Young people must be at the centre of building a sustainable future.

In fact, we will agree that the Arab Spring has showed the power of young people and women to shape history.

I believe that is just the beginning. Half the world's population is under 25. We must tap into that enormous source of energy, ideas and potential.

That is why I have made empowering young people as one of my top five priorities.

I’m going to soon appoint a special envoy of the United Nations on youth. We will mobilize the entire UN system around an action plan. The UN Volunteers programme will launch a youth initiative.

But even with these steps, we have a long way to go.

Over the years, there has been a tendency to see young people as passive beneficiaries of aid.

But this needs to change.

After all, young people are at the forefront of innovation, and on the frontlines of the fight against poverty.

The development world needs to catch up with reality!

Above all, the key is to simply listen. Listen to the voices of young people.

I have been constantly and consistently advising the leaders. Listen to the voices of young people and your own people and women.

That’s what I do wherever I go.

Young people tell me they need decent jobs. At this time…we need…at least 75 million people need to get decent jobs.

With all this an enormous number of young people are coming out of school every year.

They told me they don’t have access to jobs. They want much more than jobs.

Young people want a world of peace, justice and harmony. They want policies that respect people and our planet. They want to know that world leaders are on their side.

More than 100 Heads of State or Government are in Rio now. So are the heads of some of the world’s biggest and most influential companies.

This is the time, and this is the place, for them to prove that they are serious about sustainability… serious about the Millennium Development Goals… serious about doing their best jobs for the world’s young people.

Ladies and Gentlemen,

I am consistently struck by the courage and optimism of young people in dealing with some of the most challenging circumstances: from drought in Africa to floods in Pakistan and earthquakes in Haiti or Japan.

Young people are resourceful.

But they need our support to help them carry out their ideas and make their contributions.

That is why I hope today’s event will lead to an MDG Advocate Youth Innovations Fund. This fund will identify key projects in partnership with UN agencies, and will help “kickstart” the jobs of the future.

I have often said that young people are leaders of tomorrow. But I have changed it. Young people are leaders of today.

They have already been participating in world politics, in transforming this world to a more sustainable path.

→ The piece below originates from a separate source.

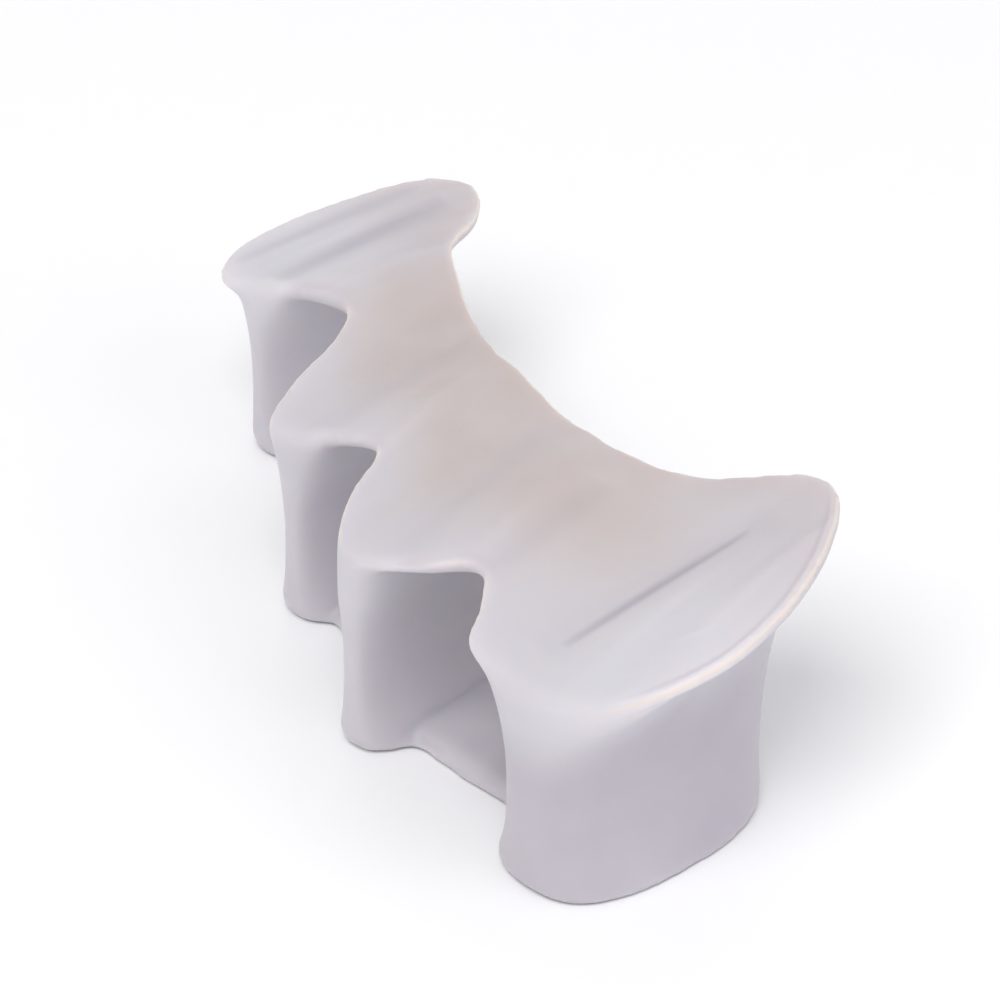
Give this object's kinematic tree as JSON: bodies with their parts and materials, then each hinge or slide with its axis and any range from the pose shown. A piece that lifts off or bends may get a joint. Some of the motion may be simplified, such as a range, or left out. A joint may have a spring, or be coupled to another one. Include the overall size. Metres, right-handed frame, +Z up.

We are here to build the world you will inherit. For that, there must be far greater solidarity among generations.

In many ways, my generation has failed young people. Studies show that we are now using 50 per cent more resources than our planet can provide.

By the time today’s university students are in the middle of their careers and raising families, we may need two planet earths.

But we should know that we have only one planet. So, how to make our development and progress sustainable? That is our challenge, that is our imperative, and that is our responsibility.

My generation will be gone soon from the scene. But I sincerely hope today’s young generations will not need any such things as Rio+20 or Rio+60. This is an unacceptable scenario.

We have one planet as I said. That’s a fact.

If we can combine the tremendous influence of our MDG Advocates with the passion of youth, we can create the future we want.

And I thank you very much for your engagement and commitment.